Oskar Groening, former Auschwitz accountant, jailed for mass murder

Oskar Groening did not kill anyone himself while working at the camp in Nazi-occupied Poland during the second world war, but prosecutors argued that he helped support those responsible for mass murder

A 94-year-old German who worked as a bookkeeper at the Auschwitz death camp has been convicted of being an accessory to the murder of 300,000 people and sentenced to four years in prison, in what could be one of the last big Holocaust trials.

Oskar Groening did not kill anyone himself while working at the camp in Nazi-occupied Poland during the second world war, but prosecutors argued that by sorting the bank notes taken from the trainloads of arriving Jews he helped support a regime responsible for mass murder.

White-haired Groening, who has been on trial since April, has admitted moral guilt but said it was up to the court to decide whether he was legally guilty.

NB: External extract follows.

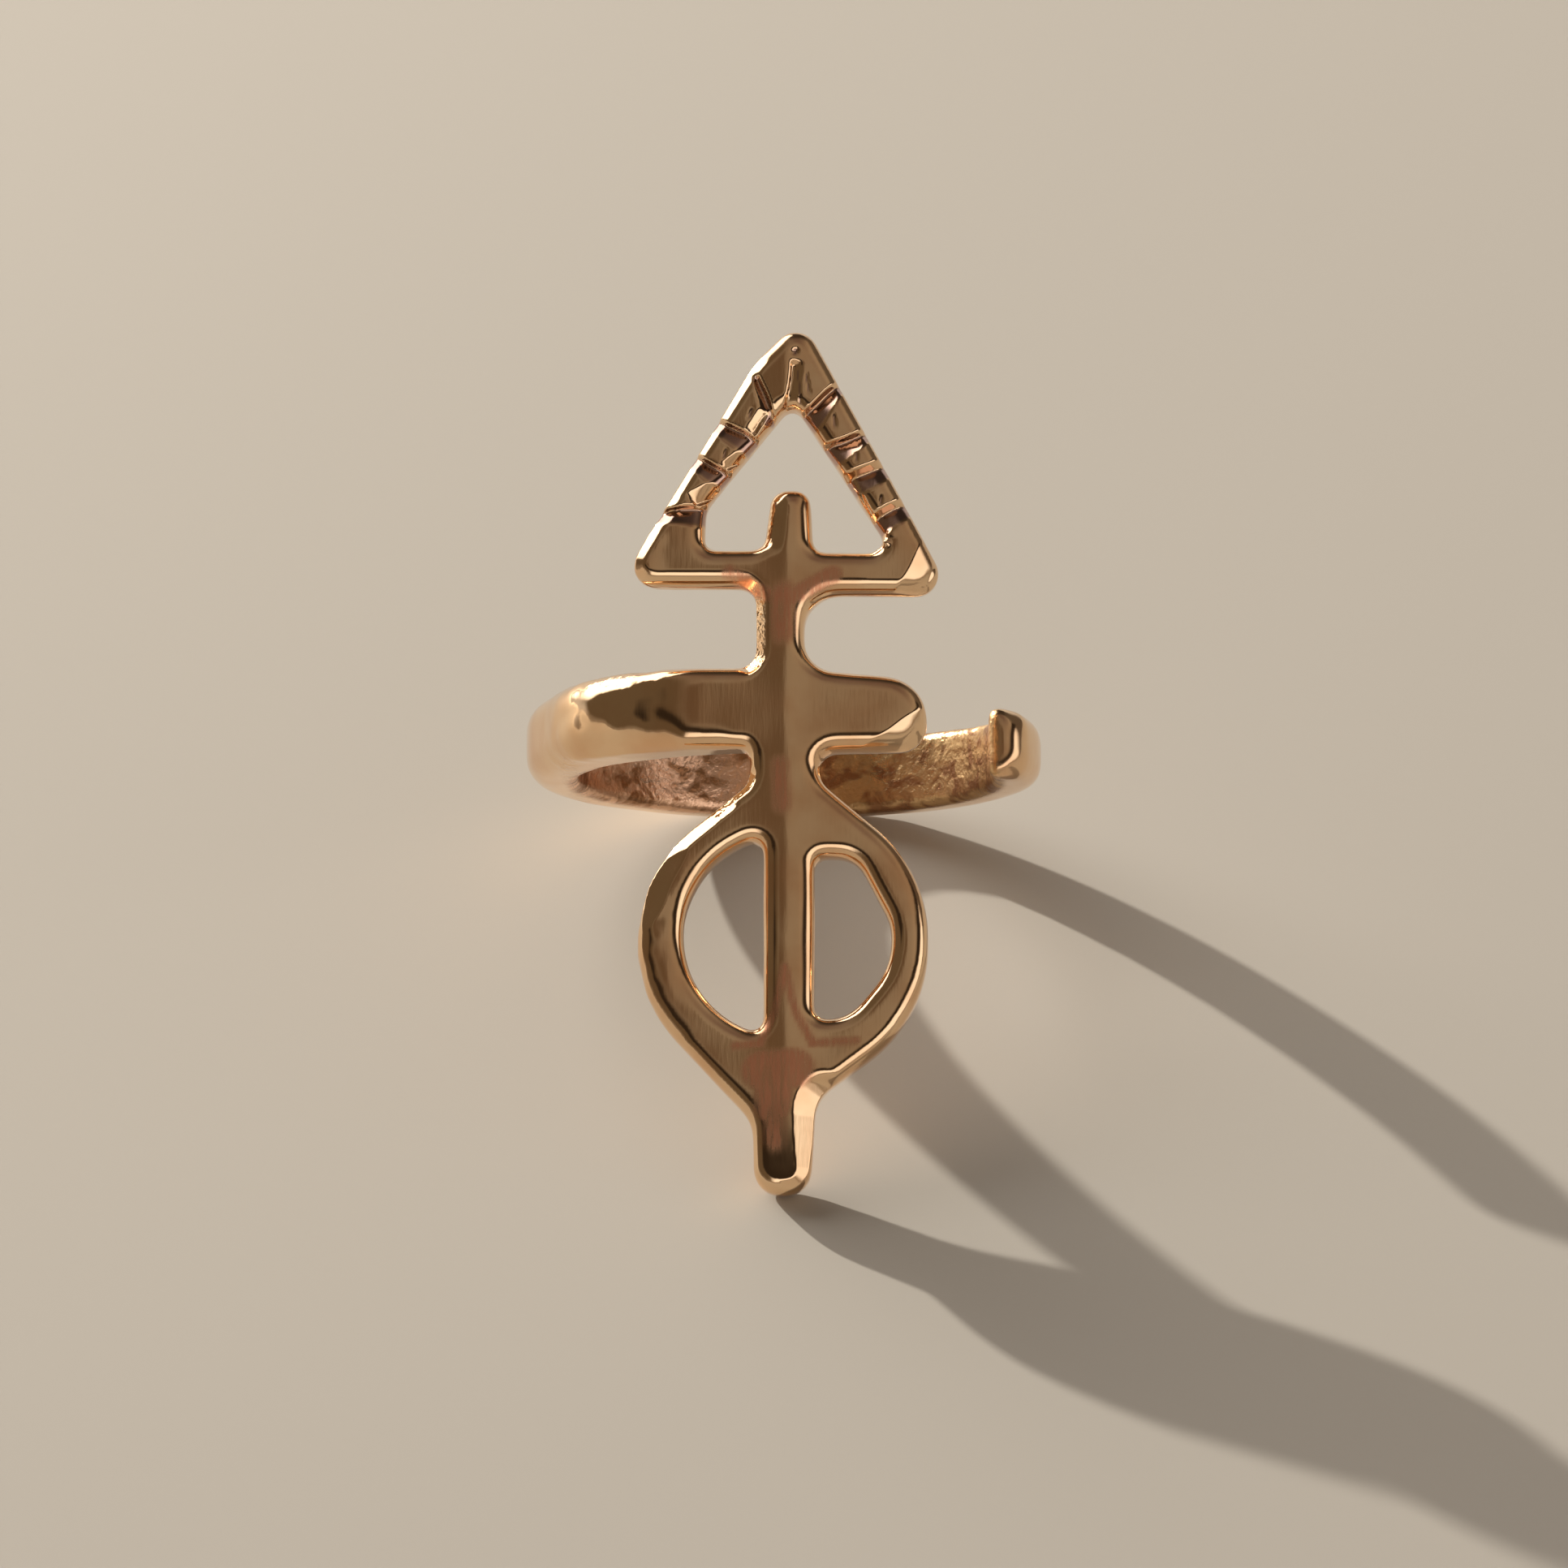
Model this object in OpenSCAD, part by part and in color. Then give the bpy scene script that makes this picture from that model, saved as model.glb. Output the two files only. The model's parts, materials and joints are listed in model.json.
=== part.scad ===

Groening, who was 21 and by his own admission an enthusiastic Nazi when he was sent to work at the camp in 1942, inspected people’s luggage, removing and counting any bank notes that were inside and sending them on to SS offices in Berlin, where they helped to fund the Nazi war effort.

The charges against him related to the period between May and July 1944 when 137 trains carrying roughly 425,000 Jews from Hungary arrived in Auschwitz. At least 300,000 of them were sent straight to the gas chambers, the indictment said.